A rose is a rose is a hose !

100_0532

This was supposed to be a picture of a rose. When I developed it, it turned out to be a picture of a hose. I was shocked. How could I have been so one-eyed, and not seen what was shouting at me in a loud turquoise voice? I only see what I want to see, and eliminate even the obvious, it seems.

So when I went for my walk in the summer evening, I reminded myself to actually look, and not to assume or to expect. I wanted to see what was there, not what I thought was there. Down near the harbour where I usually turn around I always end up by a bougainvillaea sprawling through the trees, and just out its reach, a queen of the night holding her own. Braving bougainvillaea prickles, I can just reach the greenery-yallery sprigs of tiny flowerheads.

Two nights ago I broke one off and carried it back with me, sniffing the glorious fragrance, and ending up sitting on the warm marble bench in the cemetery at the other end of the peninsula, still smelling the sweet blossoms. I did what I’d never thought of doing before, and took it in and put it in a glass in the bed-room. The scent filled the whole room, and whenever I turned over in my sleep, the scent was drifting past.

The next day the tiny pale green flowers closed up, and the sprig sat nondescriptly on the window- sill all day, before bursting into glorious scent in the evening again. So now I plan to keep a permanent supply of these modest blossoms that don’t look big enough to be able to scent a whole room… The scent lasts for three nights I’ve discovered.

Walking back tonight with a fresh sprig of blossom, I passed a big shrub on the road where it dips and there’s a muddy spring.  Before now I’ve smelt its fragrance, but not given it a passing glance. Its reputation as a deadly poison and hallucinogen had somehow got in the way of me actually seeing this innocent plant. Tonight I looked at it, and ended up gently holding one incredibly beautiful flower-head after another, each one slightly different, gazing at their two layers of frilly white petals, and seeing deep inside the long white tube, white stamens pushing their way up to the light. The pendulous buds are so yellow it’s a surprise that the flowers are so white

The slender pale green calyx was smooth and soft and somehow tender to touch and to hold, and ended where the green- veined white trumpet – shaped flower began. Its ugly official name is brugmansia, but its folk name is angels trumpets. Angels trumpets spread their scent so far that long before I get there I can smell them.

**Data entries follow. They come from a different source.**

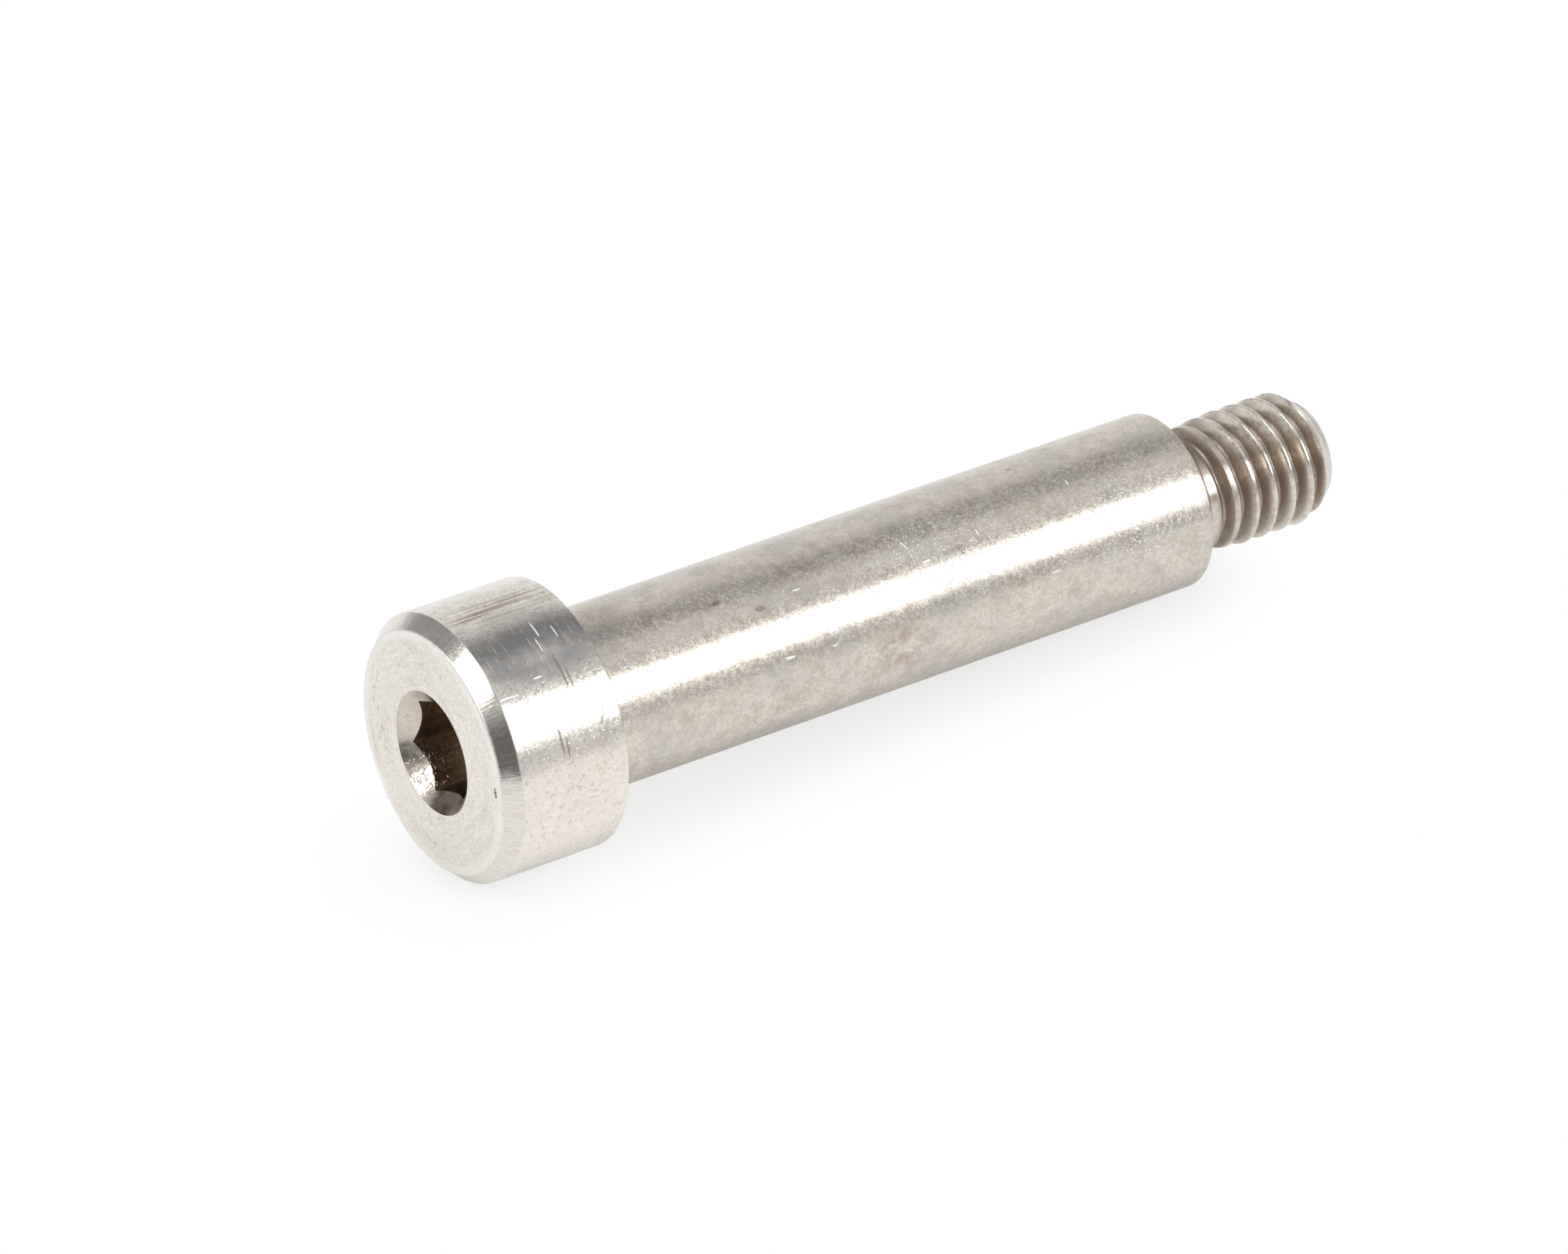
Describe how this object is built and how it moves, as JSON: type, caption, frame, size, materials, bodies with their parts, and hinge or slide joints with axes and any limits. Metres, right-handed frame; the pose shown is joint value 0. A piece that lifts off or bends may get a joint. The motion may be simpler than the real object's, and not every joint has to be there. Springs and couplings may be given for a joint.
{
  "type": "shoulder bolt",
  "caption": "Shoulder bolt: a long ground shoulder under a cylindrical head with a hexagon socket, and a short thread beyond it.",
  "frame": {"origin": "centre of the head's flat face, on the surface that the bolt stands on", "axes": "+Z along the bolt's axis from the head to the thread; the hexagon socket's corners lie on the Y axis"},
  "size_m": [0.0096, 0.0096, 0.0363],
  "materials": {
    "stainless_steel": "turned stainless steel, satin shoulder, turning marks on the head's face, grey-brown thread grooves"
  },
  "bodies": {
    "root": {"shoulder_bolt": "stainless_steel"}
  },
  "joints": []
}
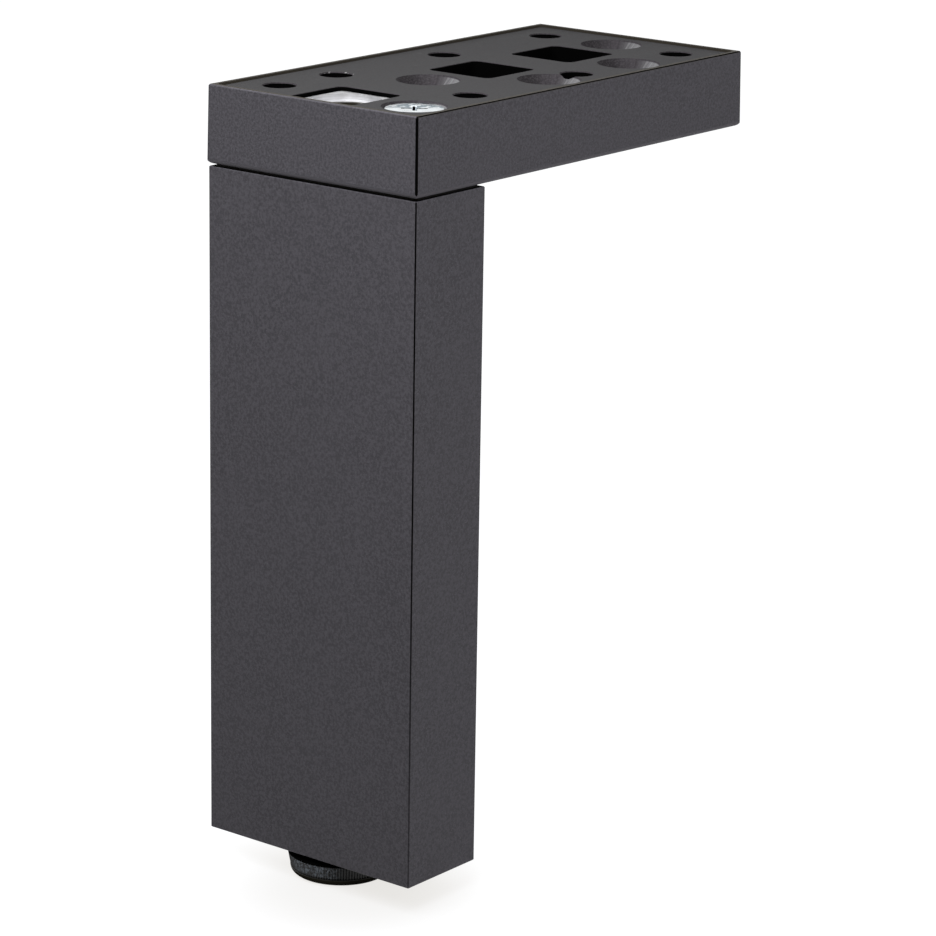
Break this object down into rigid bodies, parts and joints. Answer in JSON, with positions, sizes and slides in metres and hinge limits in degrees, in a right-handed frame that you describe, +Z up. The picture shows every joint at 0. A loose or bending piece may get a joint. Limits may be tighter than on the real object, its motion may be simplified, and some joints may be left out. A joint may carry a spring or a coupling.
{
  "type": "adjustable furniture leg",
  "caption": "L-shaped furniture leg: a flat rectangular head with screw holes and windows over one end of a rectangular tube column, which stands on a ribbed screw foot for levelling.",
  "frame": {"origin": "middle of the foot's lower face on the floor, on the axis of the column and the foot", "axes": "+Z up along the column, +X along the head away from the column, +Y across the head"},
  "size_m": [0.1001, 0.05, 0.15],
  "materials": {
    "coat": "anthracite fine-textured powder coat",
    "plate": "moulded, dark grey, fine matt grain",
    "zinc": "bright zinc plated steel",
    "block": "raw, machined",
    "plug": "moulded, black",
    "foot": "moulded, black, satin"
  },
  "bodies": {
    "leg": {"head_housing": "coat", "mounting_plate": "plate", "leg_screw": "zinc", "column": "coat", "top_block": "block", "bottom_plug": "plug", "spindle_nut": "zinc"},
    "spindle": {"spindle": "zinc"},
    "foot": {"foot_disc": "foot"}
  },
  "joints": [
    {"name": "foot_travel", "type": "slide", "parent": "leg", "child": "spindle", "axis": [0, 0, -1], "range_m": [-0.0009, 0.015]},
    {"name": "foot_turn", "type": "hinge", "parent": "spindle", "child": "foot", "pos_m": [0, 0, 0], "axis": [0, 0, -1], "range_deg": [-259.2, 4320]}
  ],
  "couplings": [
    {"joint": "foot_turn", "follows": "foot_travel", "rad_per_m": 5026.5}
  ]
}
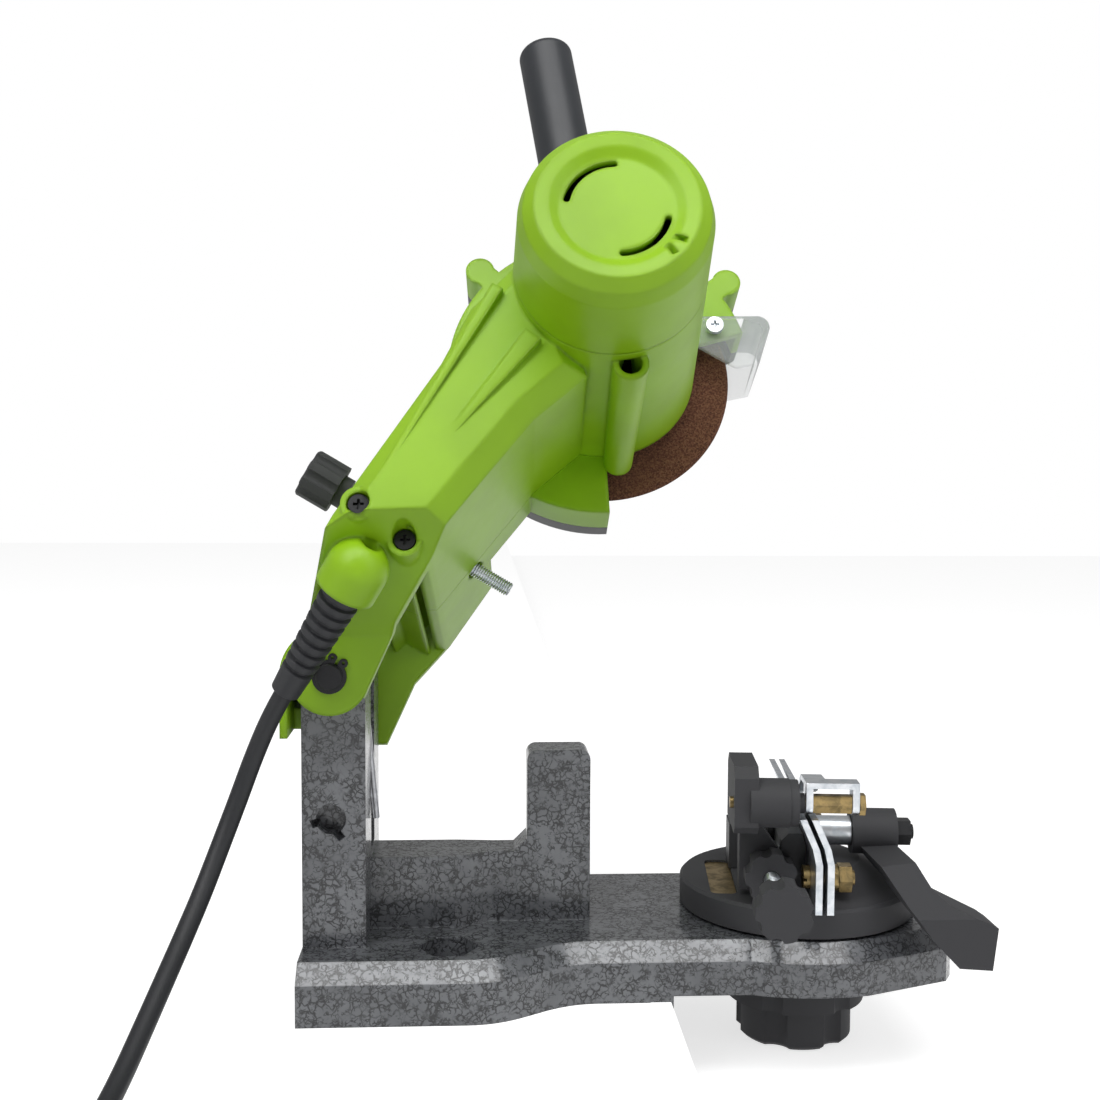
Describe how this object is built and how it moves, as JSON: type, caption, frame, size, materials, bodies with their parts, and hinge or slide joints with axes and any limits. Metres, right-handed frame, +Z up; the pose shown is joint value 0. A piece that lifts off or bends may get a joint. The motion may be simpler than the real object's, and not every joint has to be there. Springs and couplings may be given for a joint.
{
  "type": "electric chainsaw sharpener",
  "caption": "Bench-mounted electric grinder for saw chain: sprung tilting head with guarded wheel, swivelling chain vise with clamp lever and chain stop, mains cord.",
  "frame": {"origin": "midway between the two bench bolt holes in the plane of the bench top", "axes": "+X towards the operator's end with the vise, +Y away from the side the motor cap faces, +Z up"},
  "size_m": [0.4153, 0.3075, 0.4111],
  "materials": {
    "base_paint": "grey hammered paint with black speckle",
    "green_plastic": "fine moulded texture",
    "black_plastic": "satin moulded",
    "black_gloss": "moulded",
    "guard_grey": "dark grey moulded",
    "cord_rubber": "matt",
    "handle_rubber": "matt",
    "wheel_abrasive": "coarse abrasive grain",
    "zinc_steel": "zinc plated",
    "spring_steel": "drawn wire",
    "yellow_zinc": "yellow passivated",
    "black_steel": "black painted",
    "cast_black": "black painted cast",
    "table_alu": "cast, machined top",
    "bearing_steel": "ground",
    "lamination": "stacked laminations",
    "copper": "turned copper",
    "carbon": "pressed carbon",
    "clear_plastic": "clear moulded",
    "rocker_black": "moulded",
    "pin_brass": "nickel plated"
  },
  "bodies": {
    "base": {"base_casting": "base_paint", "return_spring": "spring_steel", "pivot_washer": "zinc_steel", "mains_cord": "cord_rubber", "cord_coil": "cord_rubber", "mains_plug": "cord_rubber", "plug_pins": "pin_brass"},
    "head": {"main_housing": "green_plastic", "rear_shell": "green_plastic", "motor_cap": "green_plastic", "guard_cover": "guard_grey", "guard_screws": "black_steel", "housing_screws": "black_steel", "bearing_plate": "table_alu", "ball_bearings": "bearing_steel", "stator": "lamination", "brush_ring": "black_plastic", "carbon_brushes": "carbon", "handle_grip": "handle_rubber", "switch_body": "black_gloss", "visor_screws": "zinc_steel", "cord_boot": "cord_rubber", "depth_lock_nut": "zinc_steel", "hinge_pin": "black_steel", "hinge_circlips": "black_steel"},
    "spindle": {"motor_shaft": "zinc_steel", "grinding_wheel": "wheel_abrasive", "inner_flange": "zinc_steel", "outer_flange": "zinc_steel", "flange_nut": "yellow_zinc", "rotor_core": "lamination", "commutator": "copper", "cooling_fan": "black_plastic"},
    "visor": {"visor": "clear_plastic"},
    "rocker": {"switch_rocker": "rocker_black"},
    "depth_rod": {"depth_screw": "zinc_steel"},
    "depth_knob": {"depth_knob": "black_plastic"},
    "turntable": {"turntable": "black_plastic", "index_plate": "yellow_zinc", "pivot_bolt": "zinc_steel", "vise_body": "cast_black", "fixed_rail": "zinc_steel", "rail_guide_bolts": "yellow_zinc", "rail_washers": "yellow_zinc", "rail_nuts": "yellow_zinc", "clamp_bolt": "black_steel", "clamp_sleeve": "zinc_steel"},
    "lock_knob": {"lock_knob": "black_plastic"},
    "clamp_lever": {"clamp_lever": "black_plastic", "clamp_nut": "black_steel"},
    "moving_rail": {"moving_rail": "zinc_steel"},
    "adjuster": {"adjuster_screw": "zinc_steel", "adjuster_knob": "black_plastic"},
    "stop_carrier": {"stop_carrier": "black_plastic", "stop_collar": "black_plastic", "stop_pivot_bolt": "yellow_zinc"},
    "chain_stop": {"stop_bracket": "zinc_steel", "stop_spacer": "yellow_zinc"},
    "stop_lock_knob": {"stop_lock_knob": "black_plastic"}
  },
  "joints": [
    {"name": "head_hinge", "type": "hinge", "parent": "base", "child": "head", "pos_m": [-0.0433, 0.009, 0.1262], "axis": [0, 1, 0], "range_deg": [0, 46], "stiffness_Nm_per_rad": 2, "springref_deg": -74.48},
    {"name": "spindle_spin", "type": "hinge", "parent": "head", "child": "spindle", "pos_m": [0.0612, 0.0275, 0.239], "axis": [-0.0338, -0.9184, 0.3941], "continuous": true},
    {"name": "visor_tilt", "type": "hinge", "parent": "head", "child": "visor", "pos_m": [0.10933, 0.03744, 0.25487], "axis": [-0.0338, -0.9184, 0.3941], "range_deg": [0, 20]},
    {"name": "switch_rock", "type": "hinge", "parent": "head", "child": "rocker", "pos_m": [0.08255, -0.01833, 0.29134], "axis": [0.7876, -0.2672, -0.5553], "range_deg": [-8, 8]},
    {"name": "depth_slide", "type": "slide", "parent": "head", "child": "depth_rod", "axis": [0.8625, 0, -0.506], "range_m": [-0.004, 0.012]},
    {"name": "depth_knob_turn", "type": "hinge", "parent": "depth_rod", "child": "depth_knob", "pos_m": [-0.04971, -0.005, 0.19721], "axis": [0.8625, 0, -0.506], "range_deg": [-1440, 4320]},
    {"name": "turntable_swivel", "type": "hinge", "parent": "base", "child": "turntable", "pos_m": [0.143, 0.009, 0.0232], "axis": [0, 0, 1], "range_deg": [-29, 41]},
    {"name": "lock_knob_turn", "type": "hinge", "parent": "turntable", "child": "lock_knob", "pos_m": [0.143, 0.009, -0.015], "axis": [0, 0, 1], "range_deg": [-360, 360]},
    {"name": "clamp_lever_turn", "type": "hinge", "parent": "turntable", "child": "clamp_lever", "pos_m": [0.17363, 0.00382, 0.0535], "axis": [-0.9947, 0.1028, 0], "range_deg": [0, 70]},
    {"name": "moving_rail_slide", "type": "slide", "parent": "turntable", "child": "moving_rail", "axis": [0.9947, -0.1028, 0], "range_m": [0, 0.0006]},
    {"name": "adjuster_turn", "type": "hinge", "parent": "turntable", "child": "adjuster", "pos_m": [0.12056, -0.0671, 0.0446], "axis": [0.1028, 0.9947, 0], "range_deg": [-1145, 1145]},
    {"name": "carrier_slide", "type": "slide", "parent": "turntable", "child": "stop_carrier", "axis": [0.1028, 0.9947, 0], "range_m": [-0.004, 0.004]},
    {"name": "chain_stop_flip", "type": "hinge", "parent": "stop_carrier", "child": "chain_stop", "pos_m": [0.13807, -0.03875, 0.076], "axis": [0.9947, -0.1028, 0], "range_deg": [0, 80]},
    {"name": "stop_lock_turn", "type": "hinge", "parent": "stop_carrier", "child": "stop_lock_knob", "pos_m": [0.12467, -0.02731, 0.0446], "axis": [0.1028, 0.9947, 0], "range_deg": [-180, 180]}
  ],
  "couplings": [
    {"joint": "depth_slide", "follows": "depth_knob_turn", "m_per_rad": 0.00015915},
    {"joint": "moving_rail_slide", "follows": "clamp_lever_turn", "m_per_rad": 0.00049111},
    {"joint": "carrier_slide", "follows": "adjuster_turn", "m_per_rad": 0.00019894}
  ]
}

Enchanted now with the idea of white scented flowers, I noticed the exquisite waxy looking candle-shaped buds of the king magnolia further down the road, the dark shiny leaves supporting each smooth creamy bud like a candlestick. Only one flower had opened, but it was enough. The scent of just one flower wafted past me.

I walked down the long drive to some friends’ house, knowing they were not there, but that they wouldn’t mind me visiting the frangipani plant flourishing by their veranda. The scent of frangipani takes me back to Singapore when it was still an eastern city and I was a girl, where all the alleys were hung with long bamboo poles suspended from every window on each floor, drying thin cotton tropical clothes in the brilliant un-ending sunshine.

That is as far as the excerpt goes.